##### RECORDS TO PROCESS
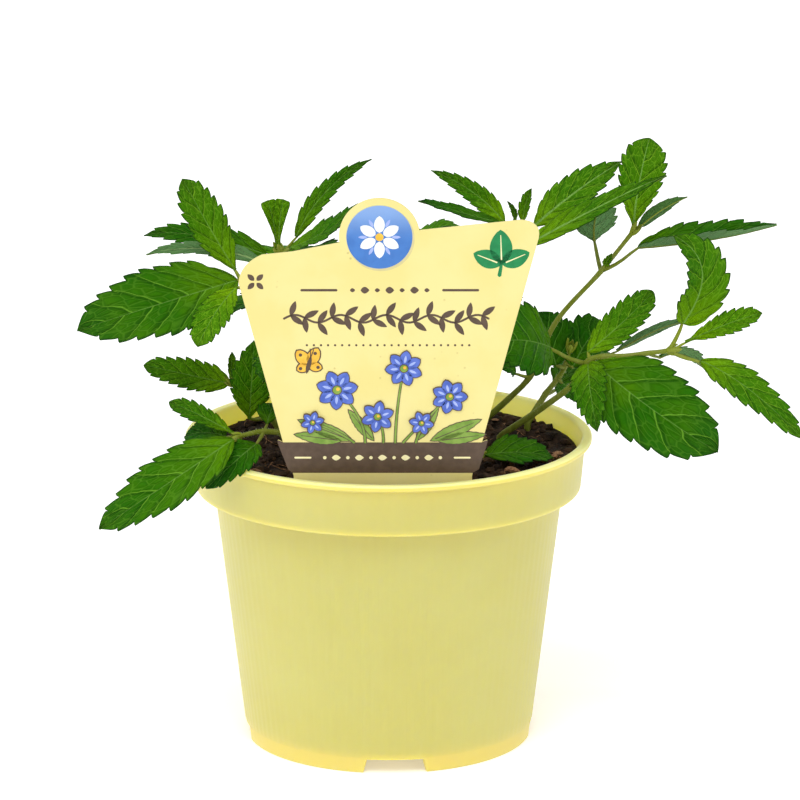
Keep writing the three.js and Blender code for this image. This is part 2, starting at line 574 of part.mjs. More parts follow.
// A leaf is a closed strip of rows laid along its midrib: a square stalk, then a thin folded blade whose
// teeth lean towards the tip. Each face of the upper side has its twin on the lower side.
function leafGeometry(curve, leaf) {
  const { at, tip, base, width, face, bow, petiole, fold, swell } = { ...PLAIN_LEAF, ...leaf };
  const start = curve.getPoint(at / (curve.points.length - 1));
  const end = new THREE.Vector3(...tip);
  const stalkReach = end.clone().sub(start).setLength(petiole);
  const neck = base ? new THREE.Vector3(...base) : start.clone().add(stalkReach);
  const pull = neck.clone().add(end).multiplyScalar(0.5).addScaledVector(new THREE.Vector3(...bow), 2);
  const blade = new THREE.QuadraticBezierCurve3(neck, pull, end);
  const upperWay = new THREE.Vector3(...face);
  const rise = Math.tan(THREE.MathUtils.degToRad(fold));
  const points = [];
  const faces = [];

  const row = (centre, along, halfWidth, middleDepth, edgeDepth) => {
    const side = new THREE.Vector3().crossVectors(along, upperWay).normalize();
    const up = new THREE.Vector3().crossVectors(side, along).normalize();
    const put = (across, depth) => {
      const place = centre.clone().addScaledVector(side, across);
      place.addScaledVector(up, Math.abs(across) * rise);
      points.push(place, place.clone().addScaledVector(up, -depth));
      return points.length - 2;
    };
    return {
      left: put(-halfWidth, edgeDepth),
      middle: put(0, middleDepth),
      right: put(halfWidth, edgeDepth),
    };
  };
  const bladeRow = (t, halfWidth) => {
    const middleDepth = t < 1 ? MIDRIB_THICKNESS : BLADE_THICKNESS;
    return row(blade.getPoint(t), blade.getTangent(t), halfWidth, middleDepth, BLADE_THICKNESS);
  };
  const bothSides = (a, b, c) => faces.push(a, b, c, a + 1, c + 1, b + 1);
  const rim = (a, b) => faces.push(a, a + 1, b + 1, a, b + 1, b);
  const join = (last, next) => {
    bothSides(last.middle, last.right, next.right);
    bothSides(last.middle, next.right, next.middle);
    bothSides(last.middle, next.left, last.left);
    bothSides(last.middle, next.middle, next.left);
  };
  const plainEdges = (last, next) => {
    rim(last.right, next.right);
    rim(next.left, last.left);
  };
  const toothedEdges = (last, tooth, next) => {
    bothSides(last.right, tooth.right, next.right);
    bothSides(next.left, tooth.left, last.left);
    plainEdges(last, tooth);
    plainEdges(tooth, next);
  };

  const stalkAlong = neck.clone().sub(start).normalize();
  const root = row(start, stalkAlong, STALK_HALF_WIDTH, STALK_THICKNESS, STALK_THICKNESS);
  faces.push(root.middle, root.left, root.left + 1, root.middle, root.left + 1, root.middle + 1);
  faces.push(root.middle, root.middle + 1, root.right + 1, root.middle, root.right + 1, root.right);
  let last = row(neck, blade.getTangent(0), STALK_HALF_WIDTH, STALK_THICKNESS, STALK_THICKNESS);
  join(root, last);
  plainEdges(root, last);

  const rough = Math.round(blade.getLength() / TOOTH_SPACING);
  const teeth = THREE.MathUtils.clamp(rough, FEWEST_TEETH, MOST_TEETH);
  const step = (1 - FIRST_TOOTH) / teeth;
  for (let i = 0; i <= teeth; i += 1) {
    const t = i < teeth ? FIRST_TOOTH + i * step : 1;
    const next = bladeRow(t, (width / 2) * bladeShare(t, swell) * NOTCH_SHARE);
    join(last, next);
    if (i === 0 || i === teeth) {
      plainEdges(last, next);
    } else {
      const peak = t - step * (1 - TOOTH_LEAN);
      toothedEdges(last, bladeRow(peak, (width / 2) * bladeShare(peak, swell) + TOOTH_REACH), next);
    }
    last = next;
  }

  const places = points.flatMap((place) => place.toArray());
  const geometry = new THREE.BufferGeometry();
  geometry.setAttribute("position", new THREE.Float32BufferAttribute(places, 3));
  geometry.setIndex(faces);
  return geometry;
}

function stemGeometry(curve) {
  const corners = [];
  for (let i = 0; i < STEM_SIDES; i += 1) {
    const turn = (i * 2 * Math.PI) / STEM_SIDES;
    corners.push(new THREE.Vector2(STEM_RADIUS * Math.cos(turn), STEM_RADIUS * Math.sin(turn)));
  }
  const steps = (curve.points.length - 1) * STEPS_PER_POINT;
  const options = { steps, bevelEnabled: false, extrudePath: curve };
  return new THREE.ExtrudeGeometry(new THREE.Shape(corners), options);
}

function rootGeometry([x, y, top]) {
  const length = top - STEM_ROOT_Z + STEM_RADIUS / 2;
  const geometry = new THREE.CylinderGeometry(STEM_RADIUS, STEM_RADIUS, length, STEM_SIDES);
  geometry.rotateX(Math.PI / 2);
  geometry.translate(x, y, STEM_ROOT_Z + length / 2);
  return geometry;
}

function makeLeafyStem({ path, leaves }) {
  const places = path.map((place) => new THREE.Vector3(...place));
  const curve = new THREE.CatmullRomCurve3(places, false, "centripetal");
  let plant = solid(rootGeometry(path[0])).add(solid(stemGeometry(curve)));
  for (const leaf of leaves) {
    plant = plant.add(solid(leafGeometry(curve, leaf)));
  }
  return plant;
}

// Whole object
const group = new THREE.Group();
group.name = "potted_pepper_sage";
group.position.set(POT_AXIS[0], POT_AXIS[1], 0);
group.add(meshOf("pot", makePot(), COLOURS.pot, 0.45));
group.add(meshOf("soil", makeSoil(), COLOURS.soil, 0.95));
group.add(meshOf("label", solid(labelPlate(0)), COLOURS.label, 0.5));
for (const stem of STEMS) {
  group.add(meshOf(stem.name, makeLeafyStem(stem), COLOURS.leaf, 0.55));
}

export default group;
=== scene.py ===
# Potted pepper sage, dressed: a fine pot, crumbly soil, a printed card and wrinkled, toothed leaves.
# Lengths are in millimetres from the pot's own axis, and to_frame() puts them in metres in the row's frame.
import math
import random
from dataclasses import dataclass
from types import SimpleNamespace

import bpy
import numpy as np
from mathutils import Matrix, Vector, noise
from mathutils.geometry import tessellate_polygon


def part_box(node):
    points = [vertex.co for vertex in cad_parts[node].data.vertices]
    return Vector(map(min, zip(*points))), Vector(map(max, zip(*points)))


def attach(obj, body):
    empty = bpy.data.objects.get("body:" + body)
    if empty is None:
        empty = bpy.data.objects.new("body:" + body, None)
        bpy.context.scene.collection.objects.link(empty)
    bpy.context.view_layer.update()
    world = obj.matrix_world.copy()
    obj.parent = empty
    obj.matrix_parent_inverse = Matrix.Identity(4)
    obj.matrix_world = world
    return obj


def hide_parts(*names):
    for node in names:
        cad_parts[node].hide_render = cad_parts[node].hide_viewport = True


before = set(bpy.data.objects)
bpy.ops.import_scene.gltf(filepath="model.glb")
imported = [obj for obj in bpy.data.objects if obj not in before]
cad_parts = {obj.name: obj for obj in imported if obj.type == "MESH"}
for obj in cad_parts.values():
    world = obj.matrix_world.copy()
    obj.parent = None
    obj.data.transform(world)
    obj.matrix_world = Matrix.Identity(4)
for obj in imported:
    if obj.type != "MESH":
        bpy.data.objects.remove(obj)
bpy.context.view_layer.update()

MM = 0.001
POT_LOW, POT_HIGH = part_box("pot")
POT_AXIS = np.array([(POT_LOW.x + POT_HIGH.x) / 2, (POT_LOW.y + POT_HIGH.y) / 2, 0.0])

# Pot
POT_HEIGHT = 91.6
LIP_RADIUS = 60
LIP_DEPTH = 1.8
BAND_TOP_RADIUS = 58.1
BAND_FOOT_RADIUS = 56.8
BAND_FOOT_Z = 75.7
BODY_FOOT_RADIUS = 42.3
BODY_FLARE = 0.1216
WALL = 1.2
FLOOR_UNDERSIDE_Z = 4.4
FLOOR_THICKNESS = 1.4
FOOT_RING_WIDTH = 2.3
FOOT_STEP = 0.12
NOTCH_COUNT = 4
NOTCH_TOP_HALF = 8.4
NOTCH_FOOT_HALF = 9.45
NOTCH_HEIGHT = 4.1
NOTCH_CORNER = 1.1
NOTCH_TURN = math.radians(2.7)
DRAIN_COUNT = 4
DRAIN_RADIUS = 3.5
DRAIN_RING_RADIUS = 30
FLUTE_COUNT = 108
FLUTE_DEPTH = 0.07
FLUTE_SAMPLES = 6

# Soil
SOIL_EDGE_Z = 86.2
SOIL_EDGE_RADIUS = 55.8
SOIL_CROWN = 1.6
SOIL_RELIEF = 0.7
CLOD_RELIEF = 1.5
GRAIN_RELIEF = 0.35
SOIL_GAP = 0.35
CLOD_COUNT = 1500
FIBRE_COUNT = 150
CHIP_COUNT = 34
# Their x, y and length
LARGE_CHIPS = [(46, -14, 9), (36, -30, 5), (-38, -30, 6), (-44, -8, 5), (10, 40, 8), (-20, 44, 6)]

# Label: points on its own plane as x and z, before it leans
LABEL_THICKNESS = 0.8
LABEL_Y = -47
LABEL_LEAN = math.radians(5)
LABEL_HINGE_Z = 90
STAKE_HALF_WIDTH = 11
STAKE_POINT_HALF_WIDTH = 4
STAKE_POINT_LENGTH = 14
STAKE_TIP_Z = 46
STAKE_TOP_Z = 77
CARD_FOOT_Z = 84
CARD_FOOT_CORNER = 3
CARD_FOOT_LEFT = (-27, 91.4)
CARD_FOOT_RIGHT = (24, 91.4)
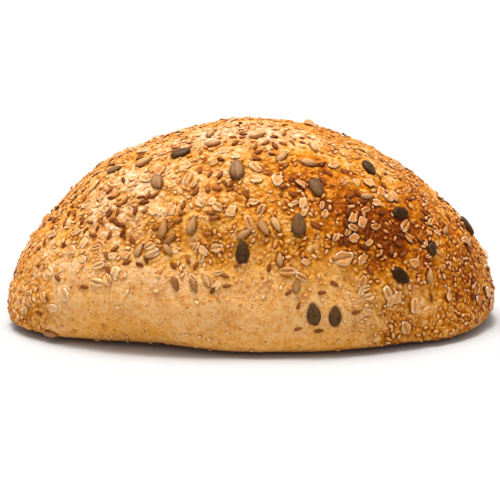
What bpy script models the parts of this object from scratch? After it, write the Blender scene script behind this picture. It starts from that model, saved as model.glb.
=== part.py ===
##########
> **SET EXERCISE**: Transcribe, exactly and without additions, the lines of the records above, beginning with the line that contains "geometry.rotateX(Math.PI / 2);" and ending with the line that contains "zip(*points))), Vector(map(max, zip(*points)))", both included.

> **SOLUTION TO THE EXERCISE**:
  geometry.rotateX(Math.PI / 2);
  geometry.translate(x, y, STEM_ROOT_Z + length / 2);
  return geometry;
}

function makeLeafyStem({ path, leaves }) {
  const places = path.map((place) => new THREE.Vector3(...place));
  const curve = new THREE.CatmullRomCurve3(places, false, "centripetal");
  let plant = solid(rootGeometry(path[0])).add(solid(stemGeometry(curve)));
  for (const leaf of leaves) {
    plant = plant.add(solid(leafGeometry(curve, leaf)));
  }
  return plant;
}

// Whole object
const group = new THREE.Group();
group.name = "potted_pepper_sage";
group.position.set(POT_AXIS[0], POT_AXIS[1], 0);
group.add(meshOf("pot", makePot(), COLOURS.pot, 0.45));
group.add(meshOf("soil", makeSoil(), COLOURS.soil, 0.95));
group.add(meshOf("label", solid(labelPlate(0)), COLOURS.label, 0.5));
for (const stem of STEMS) {
  group.add(meshOf(stem.name, makeLeafyStem(stem), COLOURS.leaf, 0.55));
}

export default group;
=== scene.py ===
# Potted pepper sage, dressed: a fine pot, crumbly soil, a printed card and wrinkled, toothed leaves.
# Lengths are in millimetres from the pot's own axis, and to_frame() puts them in metres in the row's frame.
import math
import random
from dataclasses import dataclass
from types import SimpleNamespace

import bpy
import numpy as np
from mathutils import Matrix, Vector, noise
from mathutils.geometry import tessellate_polygon


def part_box(node):
    points = [vertex.co for vertex in cad_parts[node].data.vertices]
    return Vector(map(min, zip(*points))), Vector(map(max, zip(*points)))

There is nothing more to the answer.